<<<<
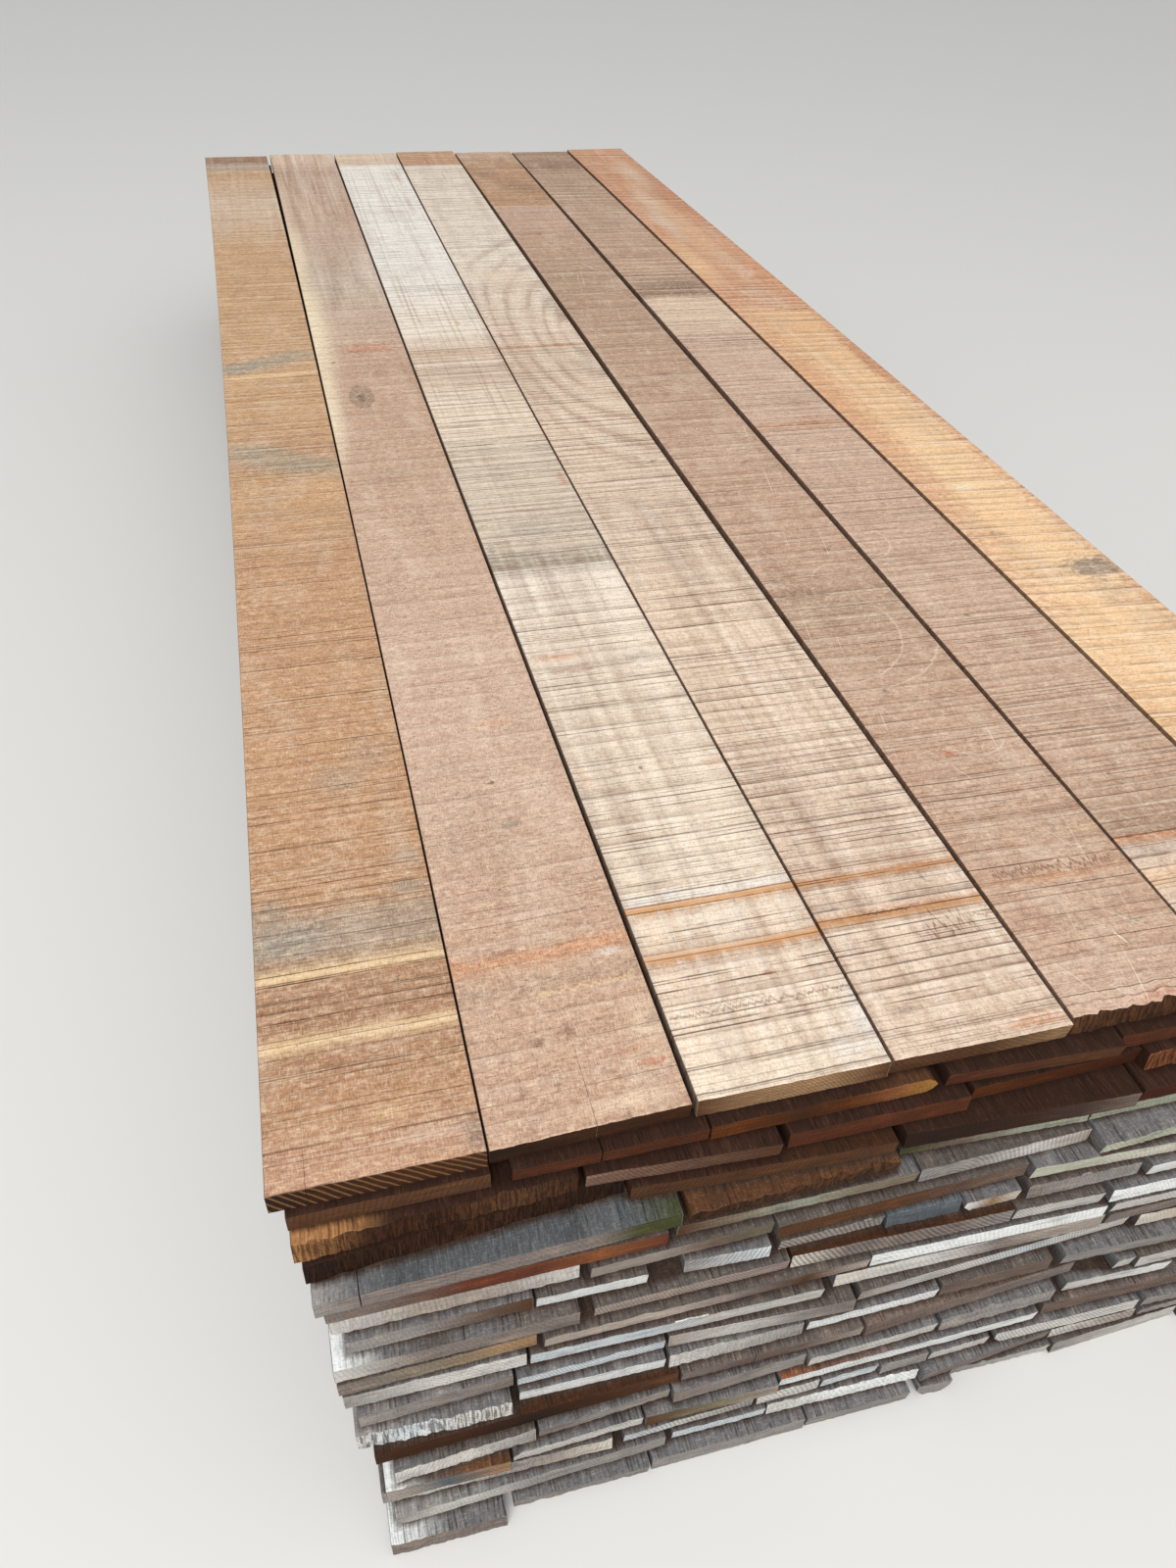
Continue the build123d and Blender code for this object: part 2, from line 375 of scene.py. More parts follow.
def open_to_sky(x, y, above):
    """How far each point lies out from under the boards above, in metres."""
    if not above:
        return np.ones(len(x))
    edges = [(board[side][1][0], board["near", side], board["far", side])
             for board in above for side in ("left", "right")]
    places, near, far = zip(*edges)
    reach = np.maximum(np.interp(x, places, near) - y, y - np.interp(x, places, far))
    return np.maximum.reduce([reach, places[0] - x, x - places[-1]])


END_GRAIN = 0.55        # a face whose normal points along the board by more shows end grain
STORED_AS = {"FLOAT": "value", "FLOAT_VECTOR": "vector", "FLOAT_COLOR": "color"}


def store(where, name, kind, values, domain="POINT"):
    """Stores what a material reads: a value for each point or face."""
    made = where.new(name, kind, domain)
    made.data.foreach_set(STORED_AS[kind], values.astype(np.float32).ravel())


def dress_attributes(mesh, across, along, height, u, seed, habit, bare):
    """What the materials read: the place in the wood, the growth rings and the tones."""
    # The two shifts repeat after different counts, so no two boards get the same pattern.
    wood = np.stack([across + PATTERN_STEP * (seed % 97), along,
                     height + PATTERN_LIFT * (seed % 89)], 1)
    store(mesh.attributes, "wood", "FLOAT_VECTOR", wood)
    pith = habit["pith"] * MM * np.array([math.cos(habit["turn"]), math.sin(habit["turn"])])
    ring = np.hypot(across - across.max() / 2 - pith[0], height - pith[1]) / (habit["ring"] * MM)
    store(mesh.attributes, "ring", "FLOAT", ring)
    store(mesh.attributes, "bare", "FLOAT", bare)
    store(mesh.attributes, "rim", "FLOAT", np.minimum(across, across.max() - across))
    shows = np.tile([habit["rings"], habit["fuzz"], habit["tan"]], len(across))
    store(mesh.attributes, "habit", "FLOAT_VECTOR", shows)
    for name in ("face_tone", "end_tone"):
        codes = [colour(TONES[word]) for word in habit[name]]
        stops = np.linspace(0, 1, len(codes)) if len(codes) > 1 else [0.5]
        values = np.stack([np.interp(u, stops, [code[i] for code in codes]) for i in range(4)], 1)
        store(mesh.color_attributes, name, "FLOAT_COLOR", values)
    normals = np.array([face.normal for face in mesh.polygons])
    store(mesh.attributes, "end_grain", "FLOAT", np.abs(normals[:, 1]) > END_GRAIN, "FACE")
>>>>
EXERCISE:
Reproduce the listing in full. Keep it exactly as written.

TASK ANSWER:
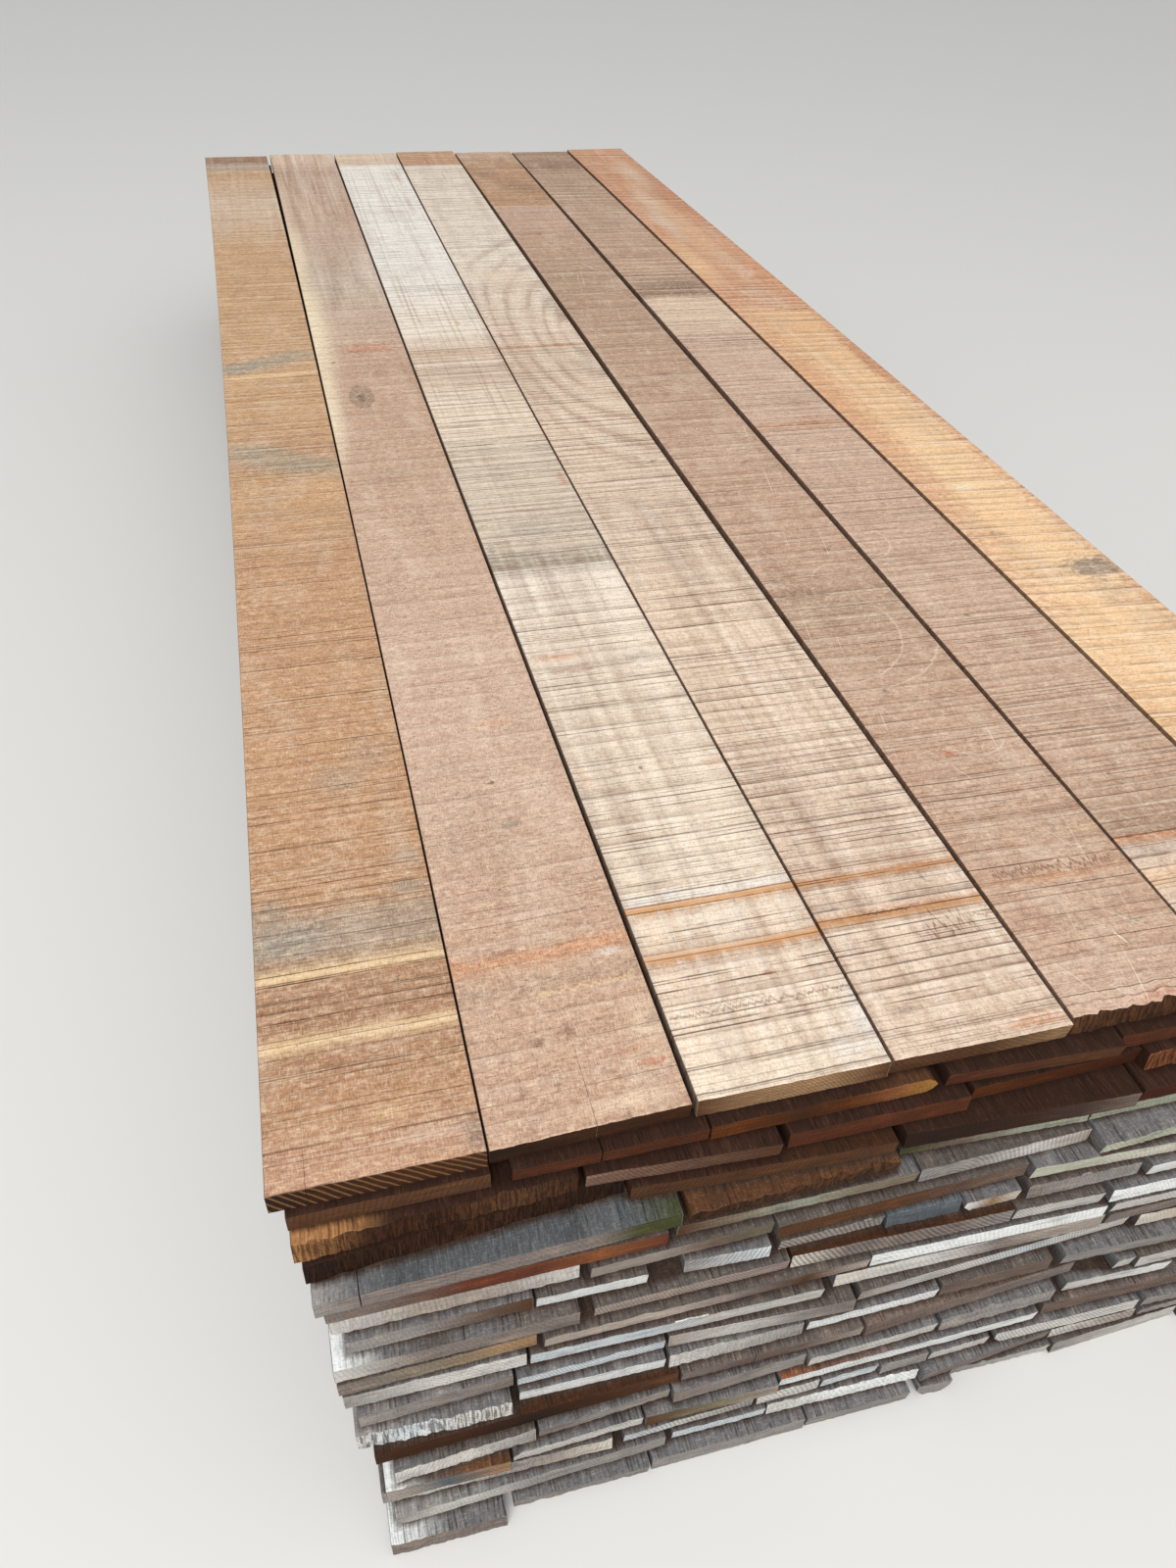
Continue the build123d and Blender code for this object: part 2, from line 375 of scene.py. More parts follow.
def open_to_sky(x, y, above):
    """How far each point lies out from under the boards above, in metres."""
    if not above:
        return np.ones(len(x))
    edges = [(board[side][1][0], board["near", side], board["far", side])
             for board in above for side in ("left", "right")]
    places, near, far = zip(*edges)
    reach = np.maximum(np.interp(x, places, near) - y, y - np.interp(x, places, far))
    return np.maximum.reduce([reach, places[0] - x, x - places[-1]])


END_GRAIN = 0.55        # a face whose normal points along the board by more shows end grain
STORED_AS = {"FLOAT": "value", "FLOAT_VECTOR": "vector", "FLOAT_COLOR": "color"}


def store(where, name, kind, values, domain="POINT"):
    """Stores what a material reads: a value for each point or face."""
    made = where.new(name, kind, domain)
    made.data.foreach_set(STORED_AS[kind], values.astype(np.float32).ravel())


def dress_attributes(mesh, across, along, height, u, seed, habit, bare):
    """What the materials read: the place in the wood, the growth rings and the tones."""
    # The two shifts repeat after different counts, so no two boards get the same pattern.
    wood = np.stack([across + PATTERN_STEP * (seed % 97), along,
                     height + PATTERN_LIFT * (seed % 89)], 1)
    store(mesh.attributes, "wood", "FLOAT_VECTOR", wood)
    pith = habit["pith"] * MM * np.array([math.cos(habit["turn"]), math.sin(habit["turn"])])
    ring = np.hypot(across - across.max() / 2 - pith[0], height - pith[1]) / (habit["ring"] * MM)
    store(mesh.attributes, "ring", "FLOAT", ring)
    store(mesh.attributes, "bare", "FLOAT", bare)
    store(mesh.attributes, "rim", "FLOAT", np.minimum(across, across.max() - across))
    shows = np.tile([habit["rings"], habit["fuzz"], habit["tan"]], len(across))
    store(mesh.attributes, "habit", "FLOAT_VECTOR", shows)
    for name in ("face_tone", "end_tone"):
        codes = [colour(TONES[word]) for word in habit[name]]
        stops = np.linspace(0, 1, len(codes)) if len(codes) > 1 else [0.5]
        values = np.stack([np.interp(u, stops, [code[i] for code in codes]) for i in range(4)], 1)
        store(mesh.color_attributes, name, "FLOAT_COLOR", values)
    normals = np.array([face.normal for face in mesh.polygons])
    store(mesh.attributes, "end_grain", "FLOAT", np.abs(normals[:, 1]) > END_GRAIN, "FACE")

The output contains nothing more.